• **YOUR GOAL**
Quote every line of the material beneath this one.

• **INFORMATION SUPPLIED**
* start *

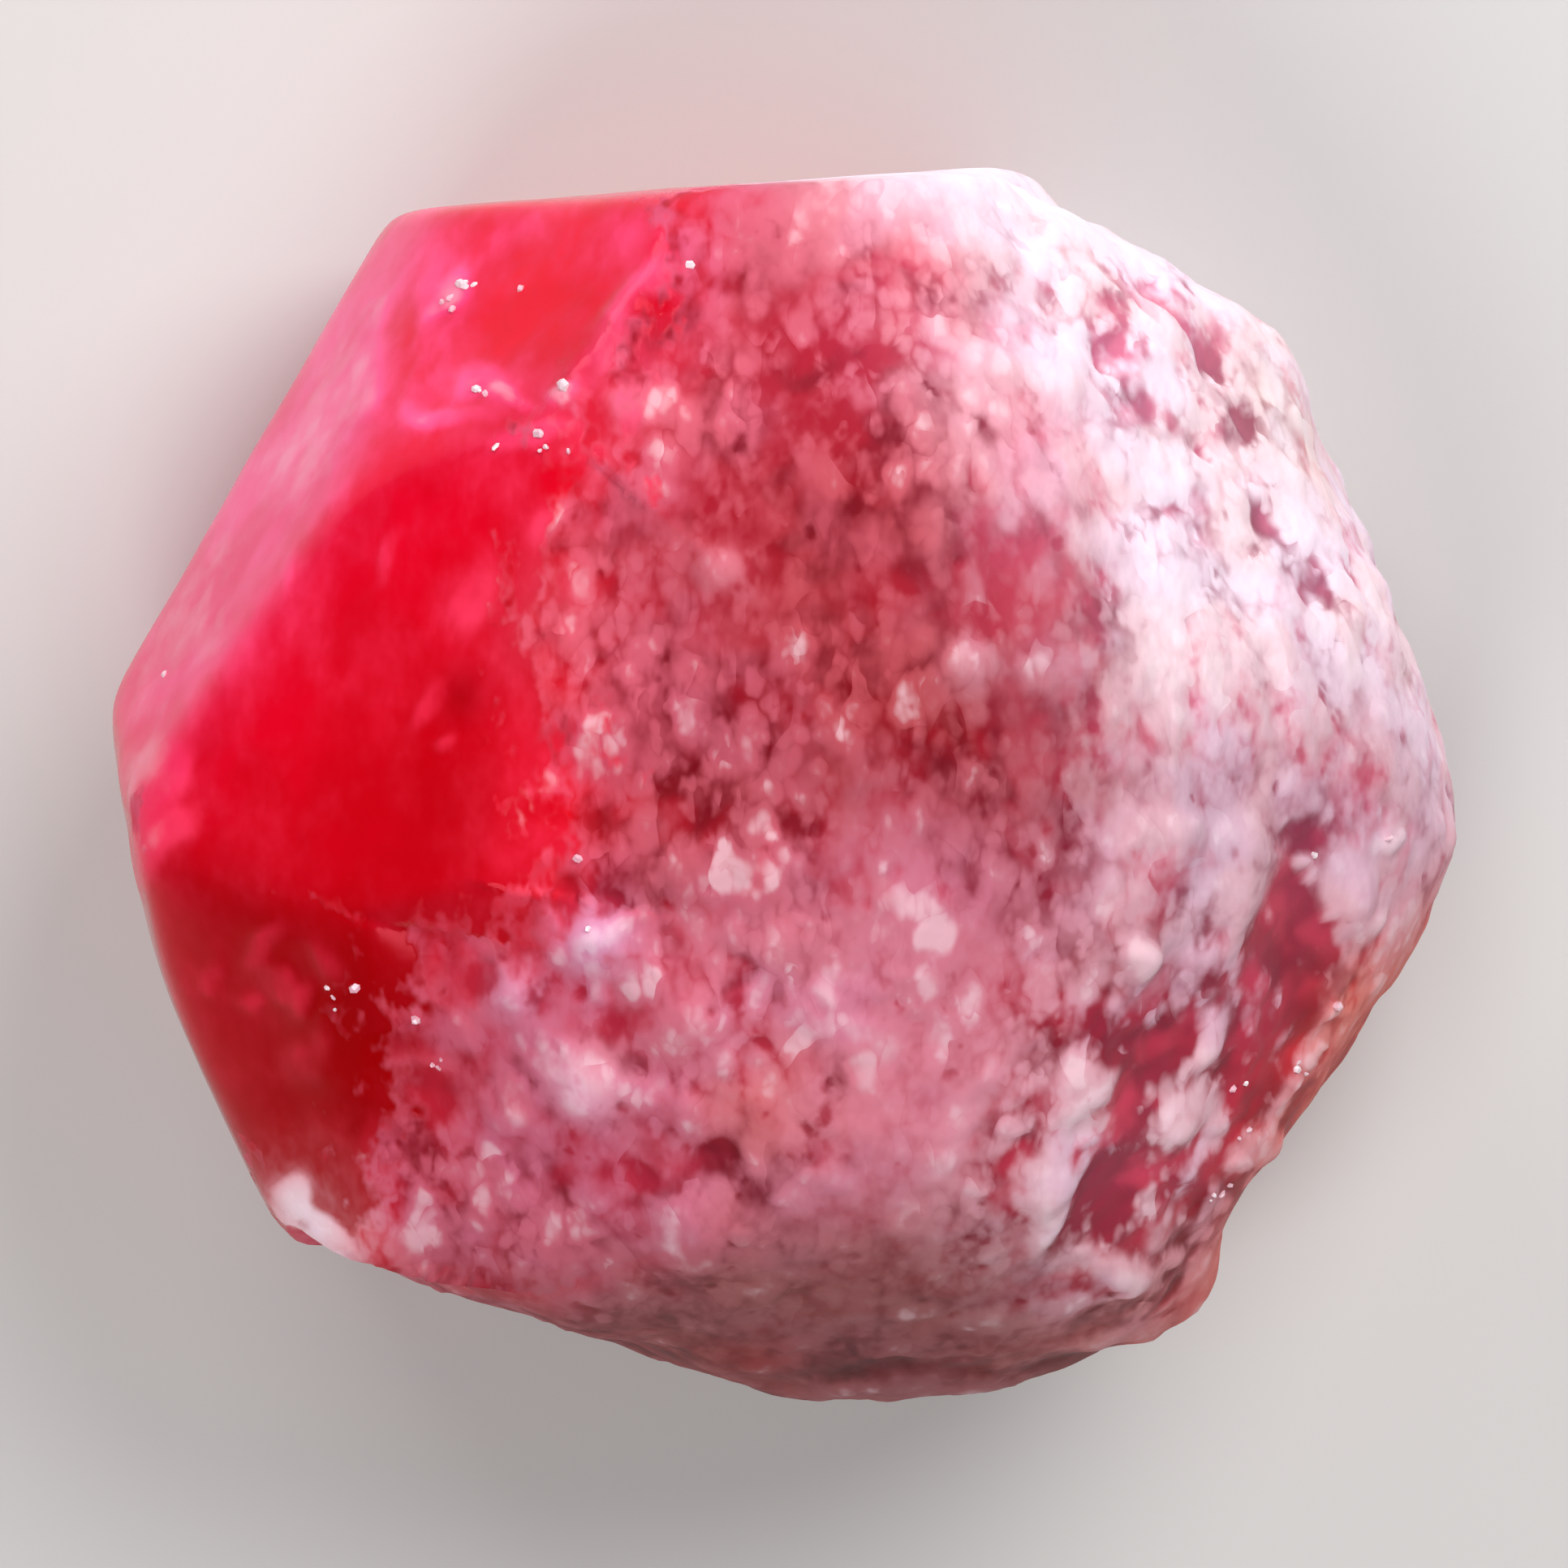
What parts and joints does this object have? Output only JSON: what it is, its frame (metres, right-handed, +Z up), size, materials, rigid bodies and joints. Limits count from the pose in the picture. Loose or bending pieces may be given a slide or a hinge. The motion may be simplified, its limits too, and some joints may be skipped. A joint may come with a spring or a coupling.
{
  "type": "red beryl crystal",
  "caption": "Loose stubby hexagonal red beryl crystal: clear red flat faces to the left, a frosted rose skin with chalky lumps and pits over the rest, and a flat base to rest on.",
  "frame": {"origin": "on the flat base, straight below the crystal's inner centre point", "axes": "+Z up along the six-sided crystal's axis, +X towards the chalky crusted side, +Y towards the flat side that joins the two pairs of clear faces"},
  "size_m": [0.0166, 0.0151, 0.0117],
  "materials": {
    "beryl": "clear glassy red on the flat left faces, turning into a frosted rose skin with white and grey chalky crust"
  },
  "bodies": {
    "root": {"crystal": "beryl"}
  },
  "joints": []
}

* end *

• **WRITTEN SOLUTION**
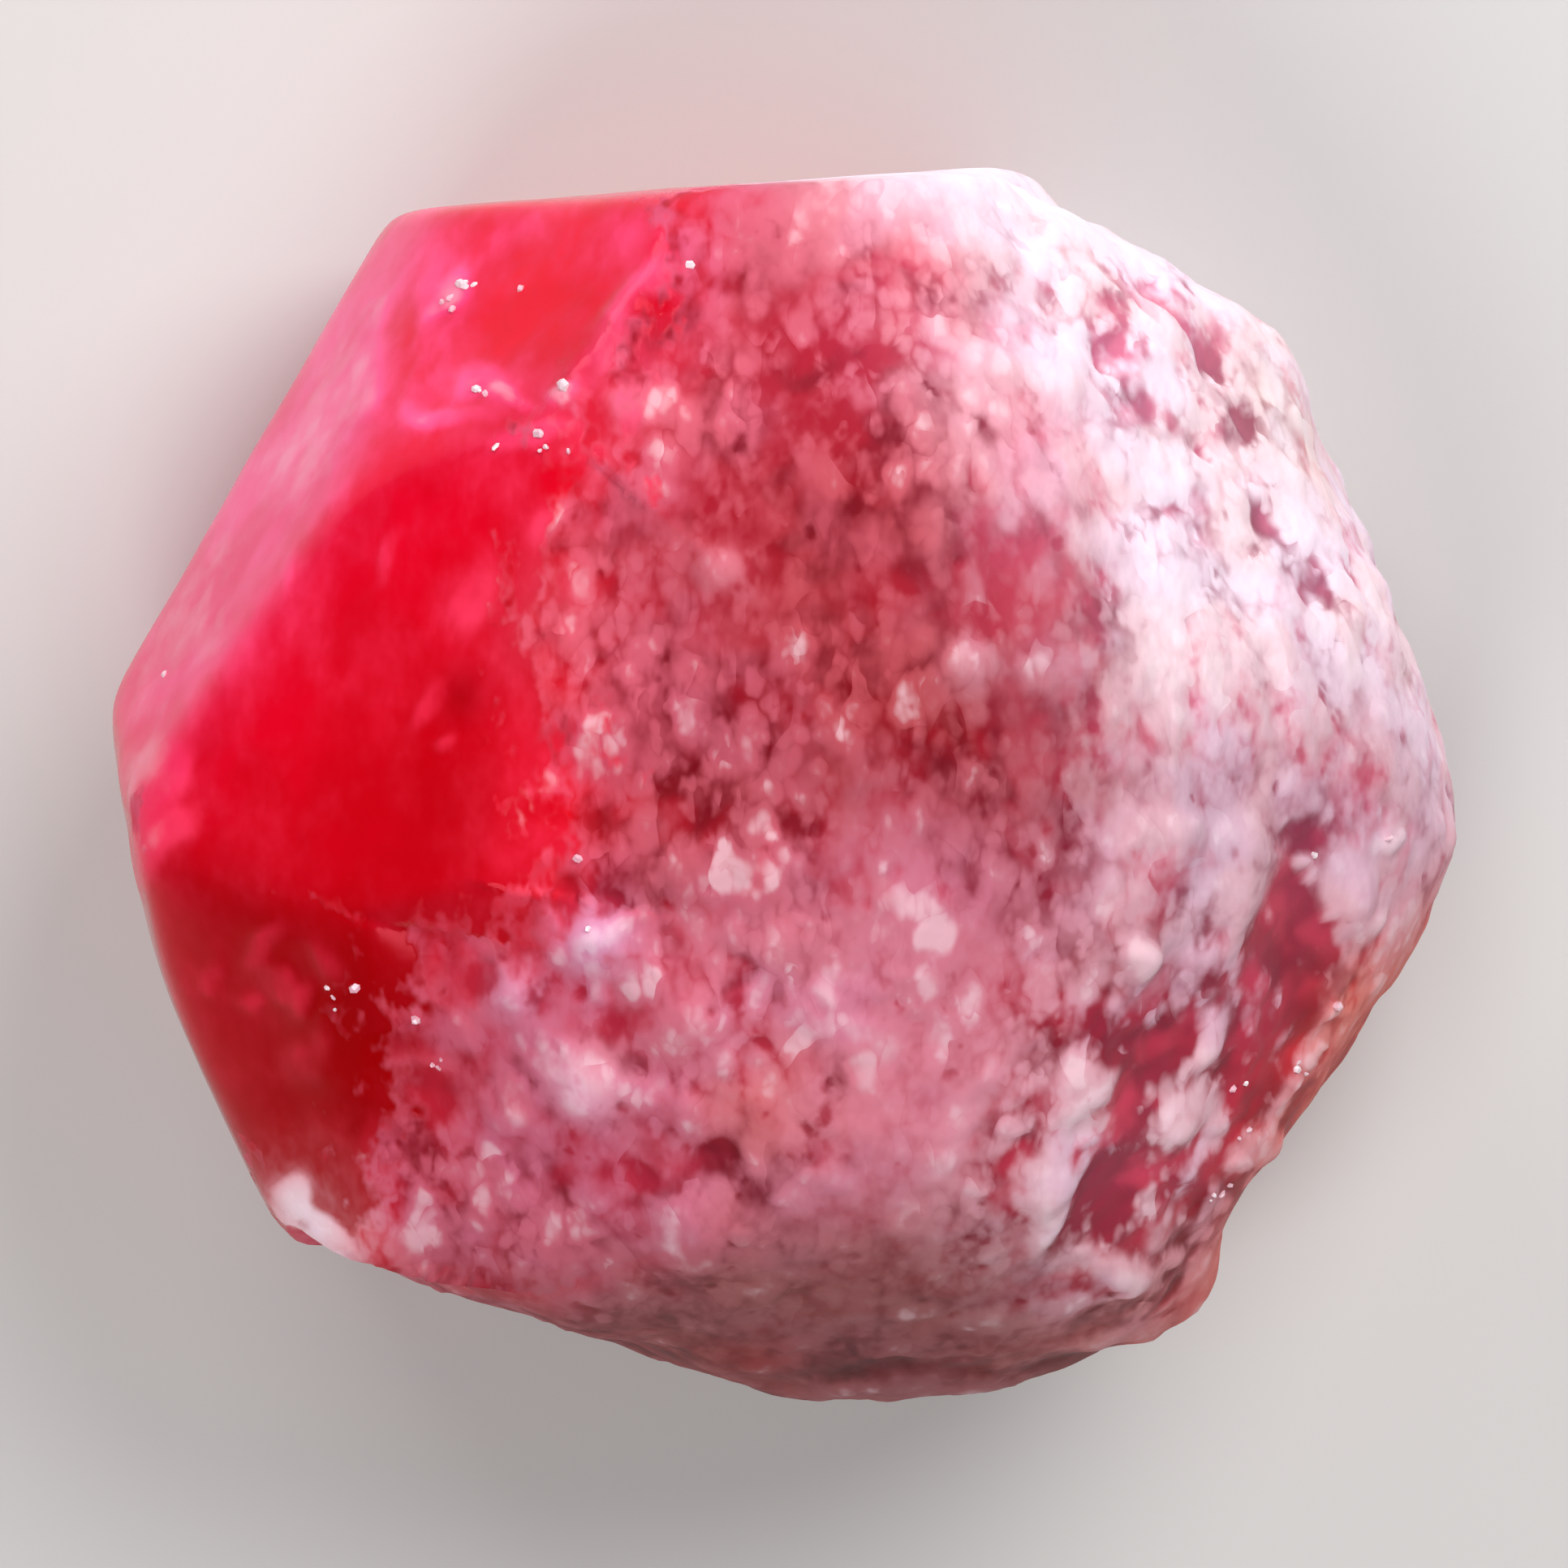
What parts and joints does this object have? Output only JSON: what it is, its frame (metres, right-handed, +Z up), size, materials, rigid bodies and joints. Limits count from the pose in the picture. Loose or bending pieces may be given a slide or a hinge. The motion may be simplified, its limits too, and some joints may be skipped. A joint may come with a spring or a coupling.
{
  "type": "red beryl crystal",
  "caption": "Loose stubby hexagonal red beryl crystal: clear red flat faces to the left, a frosted rose skin with chalky lumps and pits over the rest, and a flat base to rest on.",
  "frame": {"origin": "on the flat base, straight below the crystal's inner centre point", "axes": "+Z up along the six-sided crystal's axis, +X towards the chalky crusted side, +Y towards the flat side that joins the two pairs of clear faces"},
  "size_m": [0.0166, 0.0151, 0.0117],
  "materials": {
    "beryl": "clear glassy red on the flat left faces, turning into a frosted rose skin with white and grey chalky crust"
  },
  "bodies": {
    "root": {"crystal": "beryl"}
  },
  "joints": []
}